Definition
A power setting that is held unchanged while other flight variables (such as pitch attitude or configuration) are adjusted. In instrument flight, it is used as a fixed reference so that changes in airspeed or altitude can be attributed to pitch or configuration changes rather than to throttle movement.
Plain English
You set the throttle to a chosen value and leave it there.
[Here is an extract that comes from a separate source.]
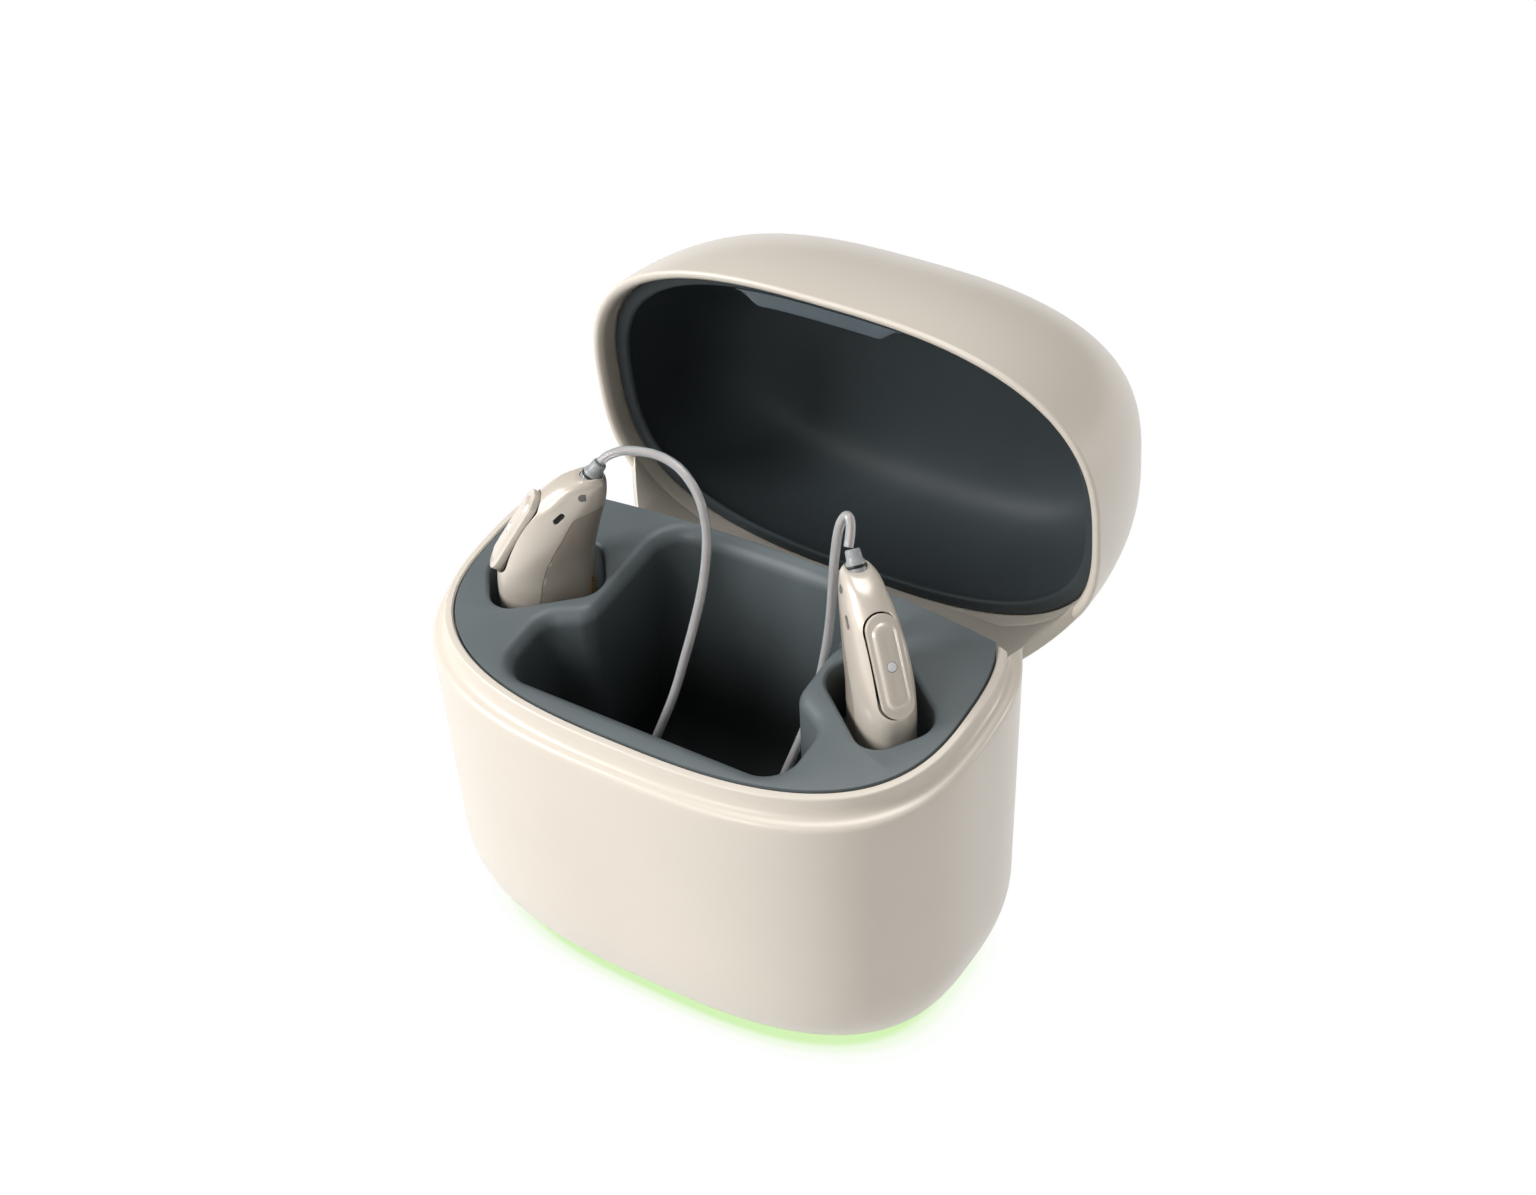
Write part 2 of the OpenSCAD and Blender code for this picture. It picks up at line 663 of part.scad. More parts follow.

Anything that changes about the airplane after that is caused by what you do with the controls or flaps, not by the throttle.
Context Anchor
Seen in instrument flying when learning straight-and-level flight and watching how the airspeed indicator responds while power is kept steady.
Derivation
Constant comes from a Latin idea meaning “standing firm” or “remaining the same.” In aviation, it points to a setting that is deliberately held steady instead of being changed.
Why Pilots Care
Allows precise airspeed changes and energy management during instrument flight without repeated throttle adjustments.
Intuition Check
Constant power does not mean constant airspeed. It means the engine power setting stays the same; the airspeed may still change as the airplane’s attitude or drag changes.
Example Sentence 1
During the climb-to-cruise transition, the instructor told her to hold constant power and lower the nose to let the airspeed build to cruise.
Example Sentence 2
With constant power the pilot raised the nose slightly to reduce airspeed while remaining on altitude.